In both Carapiet’s and Sontier’s works, the images have been resolved through a transmission strategy – Carapiet’s through TV networks mediated by signal strength, Sontier’s through the electronic limitations of the sensor and technical and price decisions of phone manufacturers. Both sets of images were created and worked on during the 2020 lockdowns in Auckland, Aotearoa/New Zealand. Sontier’s are not meant as documentation of those times in any detailed way, but many of the titles refer to the time in lockdown and are suffused with that weird altered state of reality.

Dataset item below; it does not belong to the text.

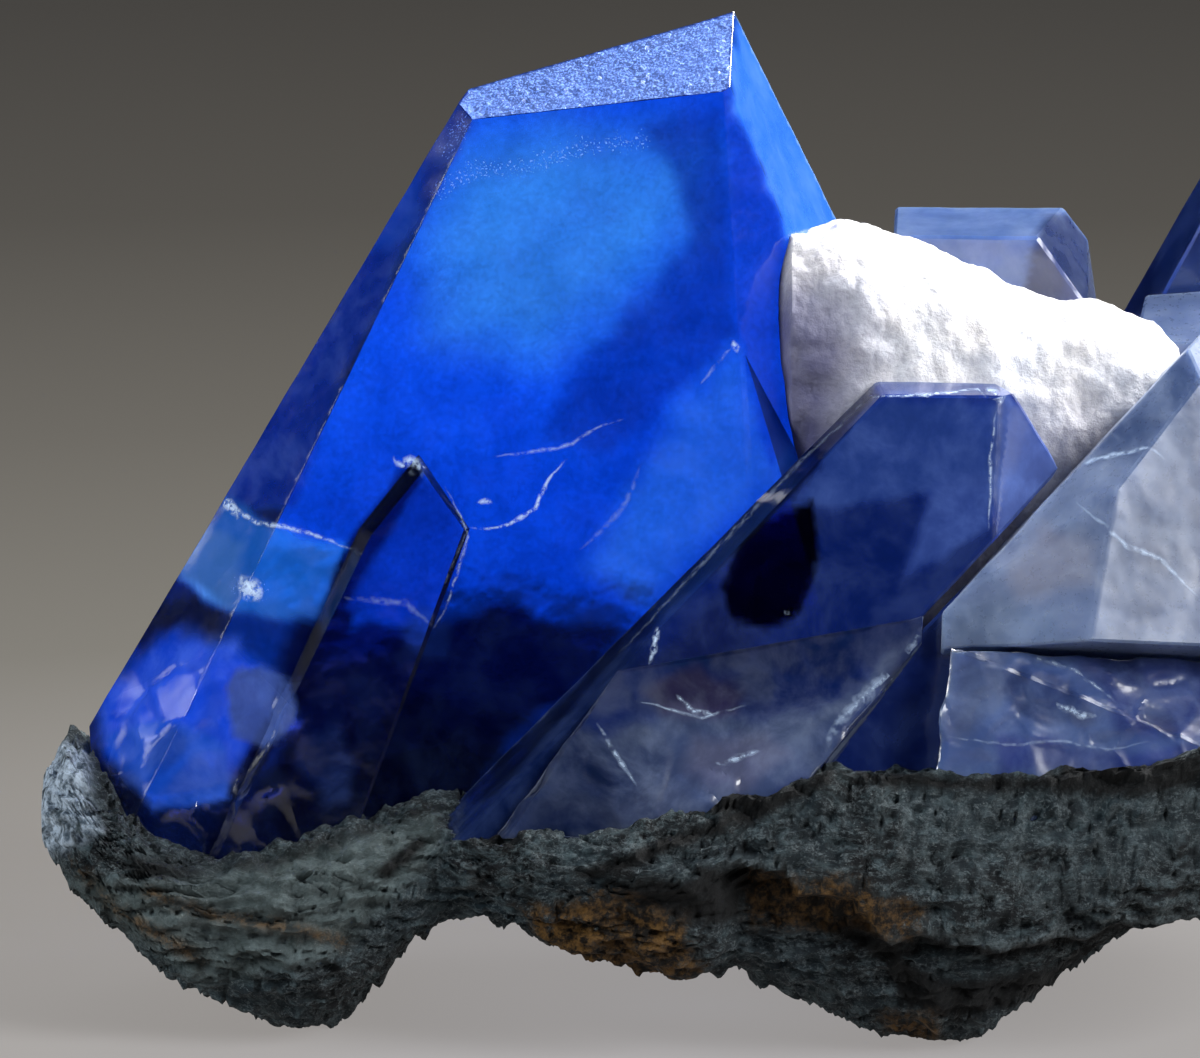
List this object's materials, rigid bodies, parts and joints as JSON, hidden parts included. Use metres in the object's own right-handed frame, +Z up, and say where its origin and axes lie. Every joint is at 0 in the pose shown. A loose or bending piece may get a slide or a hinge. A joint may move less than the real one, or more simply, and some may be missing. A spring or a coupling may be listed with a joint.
{
  "type": "benitoite crystal specimen",
  "caption": "Sharp clear blue benitoite crystal with smaller crystals, pale broken crystal pieces and white natrolite, resting upright on a thin slab of grey-green schist.",
  "frame": {"origin": "on the floor under the middle of the specimen's box", "axes": "+X along the slab towards its broken right end, +Y away from the front face of the main crystal, +Z up"},
  "size_m": [0.0402, 0.0212, 0.0301],
  "materials": {
    "schist": "rough",
    "deep_blue_crystal": "vitreous",
    "navy_crystal": "vitreous",
    "grey_blue_crystal": "vitreous",
    "pale_crystal": "vitreous",
    "natrolite": "sugary"
  },
  "bodies": {
    "root": {"matrix_rock": "schist", "main_crystal": "deep_blue_crystal", "second_crystal": "navy_crystal", "cleaved_block": "grey_blue_crystal", "dark_wedge": "navy_crystal", "pale_crystal": "pale_crystal", "glassy_chunk": "pale_crystal", "back_crystal_left": "grey_blue_crystal", "back_crystal_right": "navy_crystal", "back_crystal_low": "pale_crystal", "natrolite_lump": "natrolite"}
  },
  "joints": []
}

While technology moves rapidly forward, cameras become more sophisticated and computational photography promises to essentially perfect the expected photographic output, this work and Carapiet’s are almost examples of anti-computational photography, where the device still modifies the image, at times significantly, but in a way that decreases information. The works question where both photography and representation are going, when the ability to create fictitious realities and fake evidence is upon us.

[view works]


Stu Sontier was born in England, and has lived in New Zealand since the age of 8. He has worked with traditional silver gelatin printing in an extended documentary tradition and has been an active committee member of PhotoForum for many years. Following a break which included raising his son and reassessing the personal importance of photography, he now works in a more experimental way, exploring interests in photographic materiality, failing technology and compromised ecologies.
He is currently investigating digital space and cleanNFTs as a presentational form via teia.art and versum.xyz as well as presenting work in online spaces and websites.